## WHAT IS NEEDED
Give again only the lines beginning with the one that contains "tool = reamer()" and ending with the one that contains "bpy.data.objects.remove(obj)"; include both of those lines.

◇ ◇ ◇ ◇

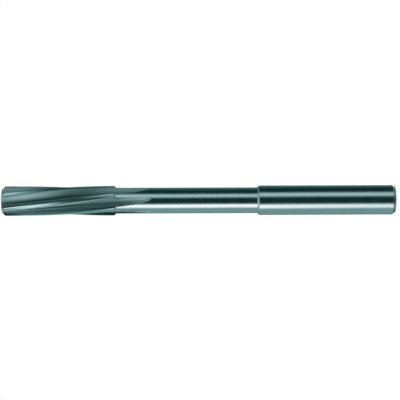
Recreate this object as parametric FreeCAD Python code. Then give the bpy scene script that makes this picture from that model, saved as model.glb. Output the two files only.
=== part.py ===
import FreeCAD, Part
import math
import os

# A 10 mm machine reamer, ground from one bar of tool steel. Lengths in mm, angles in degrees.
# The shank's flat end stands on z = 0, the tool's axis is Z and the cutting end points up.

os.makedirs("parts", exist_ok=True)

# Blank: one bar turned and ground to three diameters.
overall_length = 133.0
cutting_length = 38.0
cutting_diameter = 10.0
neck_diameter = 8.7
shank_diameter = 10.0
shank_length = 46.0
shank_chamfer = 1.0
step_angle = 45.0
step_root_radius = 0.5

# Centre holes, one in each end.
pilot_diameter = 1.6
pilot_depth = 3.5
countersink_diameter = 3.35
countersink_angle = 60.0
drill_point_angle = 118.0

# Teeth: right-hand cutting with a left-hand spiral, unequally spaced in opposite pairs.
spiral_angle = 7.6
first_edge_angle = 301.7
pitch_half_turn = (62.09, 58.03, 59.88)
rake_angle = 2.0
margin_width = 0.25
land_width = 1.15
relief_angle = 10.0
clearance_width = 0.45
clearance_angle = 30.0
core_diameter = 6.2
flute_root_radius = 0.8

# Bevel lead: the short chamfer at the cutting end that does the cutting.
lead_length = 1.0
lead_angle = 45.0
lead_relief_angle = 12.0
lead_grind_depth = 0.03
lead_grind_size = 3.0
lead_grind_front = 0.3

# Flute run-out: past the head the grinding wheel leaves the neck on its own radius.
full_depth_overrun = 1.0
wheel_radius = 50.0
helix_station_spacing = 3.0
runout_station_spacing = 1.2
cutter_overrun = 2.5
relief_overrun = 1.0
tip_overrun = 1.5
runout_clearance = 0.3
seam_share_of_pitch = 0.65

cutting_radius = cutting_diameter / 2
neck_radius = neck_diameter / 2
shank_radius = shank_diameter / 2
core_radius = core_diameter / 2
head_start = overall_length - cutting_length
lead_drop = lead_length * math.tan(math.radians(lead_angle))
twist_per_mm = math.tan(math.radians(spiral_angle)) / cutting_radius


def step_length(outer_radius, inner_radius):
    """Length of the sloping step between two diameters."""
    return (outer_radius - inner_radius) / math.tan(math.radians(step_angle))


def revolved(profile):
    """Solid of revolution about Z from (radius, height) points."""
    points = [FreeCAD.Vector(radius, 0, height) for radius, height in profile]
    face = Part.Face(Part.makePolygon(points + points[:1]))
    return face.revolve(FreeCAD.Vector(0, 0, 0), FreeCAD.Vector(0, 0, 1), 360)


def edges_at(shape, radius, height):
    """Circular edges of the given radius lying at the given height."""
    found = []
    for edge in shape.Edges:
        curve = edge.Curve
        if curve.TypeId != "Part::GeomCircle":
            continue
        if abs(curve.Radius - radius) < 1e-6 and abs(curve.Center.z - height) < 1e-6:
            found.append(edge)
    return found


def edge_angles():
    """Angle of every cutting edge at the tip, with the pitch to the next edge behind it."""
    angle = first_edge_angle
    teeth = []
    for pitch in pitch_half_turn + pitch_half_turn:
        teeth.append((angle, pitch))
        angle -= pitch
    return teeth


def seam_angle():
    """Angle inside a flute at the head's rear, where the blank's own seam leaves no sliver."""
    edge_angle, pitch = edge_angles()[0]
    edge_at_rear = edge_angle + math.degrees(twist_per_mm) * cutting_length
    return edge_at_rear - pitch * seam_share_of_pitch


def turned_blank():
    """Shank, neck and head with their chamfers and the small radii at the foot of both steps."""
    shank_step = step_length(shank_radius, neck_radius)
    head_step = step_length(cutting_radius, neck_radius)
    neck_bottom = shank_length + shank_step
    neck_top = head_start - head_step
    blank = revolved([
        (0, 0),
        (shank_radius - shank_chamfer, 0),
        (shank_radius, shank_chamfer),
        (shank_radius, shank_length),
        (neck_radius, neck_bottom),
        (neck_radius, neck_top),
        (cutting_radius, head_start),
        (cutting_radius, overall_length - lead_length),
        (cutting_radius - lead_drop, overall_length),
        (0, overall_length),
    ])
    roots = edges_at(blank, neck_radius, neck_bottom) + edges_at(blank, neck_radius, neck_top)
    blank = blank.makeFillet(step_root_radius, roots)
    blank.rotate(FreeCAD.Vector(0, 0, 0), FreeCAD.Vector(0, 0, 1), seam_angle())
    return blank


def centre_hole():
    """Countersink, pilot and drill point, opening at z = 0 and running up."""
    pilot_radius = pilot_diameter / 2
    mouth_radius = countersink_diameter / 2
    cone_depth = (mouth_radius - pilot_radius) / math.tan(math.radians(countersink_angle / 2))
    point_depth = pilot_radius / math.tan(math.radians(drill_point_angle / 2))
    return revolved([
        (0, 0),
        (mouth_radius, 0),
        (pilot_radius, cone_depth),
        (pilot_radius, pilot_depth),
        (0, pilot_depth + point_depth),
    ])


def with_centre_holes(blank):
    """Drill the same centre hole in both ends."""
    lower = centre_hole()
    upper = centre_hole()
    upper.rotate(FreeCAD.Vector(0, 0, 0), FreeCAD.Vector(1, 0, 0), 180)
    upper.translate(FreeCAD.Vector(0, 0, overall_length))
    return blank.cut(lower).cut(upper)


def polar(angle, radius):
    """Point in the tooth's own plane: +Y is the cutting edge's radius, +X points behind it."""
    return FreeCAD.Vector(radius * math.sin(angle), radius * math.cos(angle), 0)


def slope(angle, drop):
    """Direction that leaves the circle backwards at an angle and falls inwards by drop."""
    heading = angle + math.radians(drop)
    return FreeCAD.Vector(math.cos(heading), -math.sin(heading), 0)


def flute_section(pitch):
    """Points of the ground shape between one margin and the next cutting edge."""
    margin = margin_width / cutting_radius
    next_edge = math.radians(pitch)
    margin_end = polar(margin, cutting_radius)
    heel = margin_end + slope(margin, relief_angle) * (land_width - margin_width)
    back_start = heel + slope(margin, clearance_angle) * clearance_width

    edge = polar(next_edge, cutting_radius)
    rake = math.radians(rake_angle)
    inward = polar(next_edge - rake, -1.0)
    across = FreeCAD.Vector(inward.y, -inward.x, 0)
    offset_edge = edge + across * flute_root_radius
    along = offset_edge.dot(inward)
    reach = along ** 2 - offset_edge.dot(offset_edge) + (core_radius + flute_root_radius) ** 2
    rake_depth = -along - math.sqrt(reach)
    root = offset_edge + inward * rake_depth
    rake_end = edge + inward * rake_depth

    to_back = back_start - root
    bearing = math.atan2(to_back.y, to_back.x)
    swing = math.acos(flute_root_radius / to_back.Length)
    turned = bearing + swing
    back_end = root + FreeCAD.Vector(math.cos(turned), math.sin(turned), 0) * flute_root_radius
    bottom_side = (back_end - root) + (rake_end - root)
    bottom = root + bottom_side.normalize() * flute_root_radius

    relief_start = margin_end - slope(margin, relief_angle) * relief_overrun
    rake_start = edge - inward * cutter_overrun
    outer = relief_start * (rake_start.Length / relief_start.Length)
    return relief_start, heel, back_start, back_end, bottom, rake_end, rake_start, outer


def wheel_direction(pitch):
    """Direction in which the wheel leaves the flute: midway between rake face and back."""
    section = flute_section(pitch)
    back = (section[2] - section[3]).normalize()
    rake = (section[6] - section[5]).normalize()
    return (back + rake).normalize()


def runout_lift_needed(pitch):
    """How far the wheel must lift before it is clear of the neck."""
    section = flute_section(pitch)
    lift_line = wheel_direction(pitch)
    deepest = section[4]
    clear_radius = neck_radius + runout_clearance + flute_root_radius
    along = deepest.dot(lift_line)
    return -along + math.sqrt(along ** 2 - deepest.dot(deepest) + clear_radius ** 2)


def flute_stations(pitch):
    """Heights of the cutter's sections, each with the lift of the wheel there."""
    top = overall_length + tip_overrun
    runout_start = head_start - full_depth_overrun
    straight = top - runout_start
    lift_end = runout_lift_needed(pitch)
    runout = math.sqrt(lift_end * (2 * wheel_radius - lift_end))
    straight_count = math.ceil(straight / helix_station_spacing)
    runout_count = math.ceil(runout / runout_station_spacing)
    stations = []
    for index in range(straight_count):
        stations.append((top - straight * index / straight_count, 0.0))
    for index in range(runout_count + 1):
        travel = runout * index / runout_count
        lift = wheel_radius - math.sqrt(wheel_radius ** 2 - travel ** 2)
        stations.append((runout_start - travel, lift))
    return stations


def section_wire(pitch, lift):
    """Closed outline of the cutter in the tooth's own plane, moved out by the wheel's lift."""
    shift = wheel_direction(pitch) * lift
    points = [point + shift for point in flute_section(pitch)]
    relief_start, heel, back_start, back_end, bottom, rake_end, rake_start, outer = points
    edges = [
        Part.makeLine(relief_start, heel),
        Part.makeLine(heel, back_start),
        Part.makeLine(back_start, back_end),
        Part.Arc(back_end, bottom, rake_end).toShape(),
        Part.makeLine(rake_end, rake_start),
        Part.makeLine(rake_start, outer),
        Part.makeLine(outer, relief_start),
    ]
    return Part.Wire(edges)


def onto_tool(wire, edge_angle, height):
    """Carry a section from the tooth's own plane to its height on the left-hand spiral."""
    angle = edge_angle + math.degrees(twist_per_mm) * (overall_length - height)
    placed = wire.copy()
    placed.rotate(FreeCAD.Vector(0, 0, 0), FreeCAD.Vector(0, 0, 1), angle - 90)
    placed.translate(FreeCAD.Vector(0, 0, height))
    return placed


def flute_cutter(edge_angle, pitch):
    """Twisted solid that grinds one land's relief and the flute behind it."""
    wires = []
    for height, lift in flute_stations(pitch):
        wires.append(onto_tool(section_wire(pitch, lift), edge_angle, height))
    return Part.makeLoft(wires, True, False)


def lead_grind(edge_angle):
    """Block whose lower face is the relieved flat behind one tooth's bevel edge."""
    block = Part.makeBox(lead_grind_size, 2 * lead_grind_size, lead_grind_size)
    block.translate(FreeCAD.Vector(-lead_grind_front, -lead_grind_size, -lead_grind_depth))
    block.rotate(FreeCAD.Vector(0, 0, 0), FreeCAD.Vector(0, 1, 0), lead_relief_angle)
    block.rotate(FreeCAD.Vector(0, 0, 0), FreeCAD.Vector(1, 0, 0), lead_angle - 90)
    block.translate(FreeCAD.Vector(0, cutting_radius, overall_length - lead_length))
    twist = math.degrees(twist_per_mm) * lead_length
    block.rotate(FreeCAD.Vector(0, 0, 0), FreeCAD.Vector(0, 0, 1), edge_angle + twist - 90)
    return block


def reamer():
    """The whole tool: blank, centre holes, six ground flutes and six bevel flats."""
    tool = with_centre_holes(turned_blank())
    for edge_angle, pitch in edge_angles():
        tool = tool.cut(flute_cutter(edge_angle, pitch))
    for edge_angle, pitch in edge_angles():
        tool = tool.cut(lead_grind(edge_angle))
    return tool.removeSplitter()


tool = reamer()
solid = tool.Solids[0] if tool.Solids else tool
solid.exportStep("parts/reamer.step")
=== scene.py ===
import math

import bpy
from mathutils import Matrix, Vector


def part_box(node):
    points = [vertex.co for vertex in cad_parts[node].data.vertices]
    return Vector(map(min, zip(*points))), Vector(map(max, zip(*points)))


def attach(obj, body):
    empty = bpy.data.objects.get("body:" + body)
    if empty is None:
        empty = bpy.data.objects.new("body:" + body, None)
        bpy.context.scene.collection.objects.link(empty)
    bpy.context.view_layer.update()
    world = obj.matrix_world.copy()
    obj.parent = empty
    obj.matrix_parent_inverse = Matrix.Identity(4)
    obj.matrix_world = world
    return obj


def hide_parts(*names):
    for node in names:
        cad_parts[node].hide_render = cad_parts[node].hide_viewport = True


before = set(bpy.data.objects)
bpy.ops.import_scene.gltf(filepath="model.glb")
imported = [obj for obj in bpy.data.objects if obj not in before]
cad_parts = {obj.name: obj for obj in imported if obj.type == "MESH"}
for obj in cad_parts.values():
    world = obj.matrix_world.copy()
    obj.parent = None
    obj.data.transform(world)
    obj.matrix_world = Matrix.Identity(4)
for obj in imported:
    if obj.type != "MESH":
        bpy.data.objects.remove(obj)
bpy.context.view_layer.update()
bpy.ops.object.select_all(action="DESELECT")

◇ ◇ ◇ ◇

## RESPONSE TO THIS TASK
tool = reamer()
solid = tool.Solids[0] if tool.Solids else tool
solid.exportStep("parts/reamer.step")
=== scene.py ===
import math

import bpy
from mathutils import Matrix, Vector


def part_box(node):
    points = [vertex.co for vertex in cad_parts[node].data.vertices]
    return Vector(map(min, zip(*points))), Vector(map(max, zip(*points)))


def attach(obj, body):
    empty = bpy.data.objects.get("body:" + body)
    if empty is None:
        empty = bpy.data.objects.new("body:" + body, None)
        bpy.context.scene.collection.objects.link(empty)
    bpy.context.view_layer.update()
    world = obj.matrix_world.copy()
    obj.parent = empty
    obj.matrix_parent_inverse = Matrix.Identity(4)
    obj.matrix_world = world
    return obj


def hide_parts(*names):
    for node in names:
        cad_parts[node].hide_render = cad_parts[node].hide_viewport = True


before = set(bpy.data.objects)
bpy.ops.import_scene.gltf(filepath="model.glb")
imported = [obj for obj in bpy.data.objects if obj not in before]
cad_parts = {obj.name: obj for obj in imported if obj.type == "MESH"}
for obj in cad_parts.values():
    world = obj.matrix_world.copy()
    obj.parent = None
    obj.data.transform(world)
    obj.matrix_world = Matrix.Identity(4)
for obj in imported:
    if obj.type != "MESH":
        bpy.data.objects.remove(obj)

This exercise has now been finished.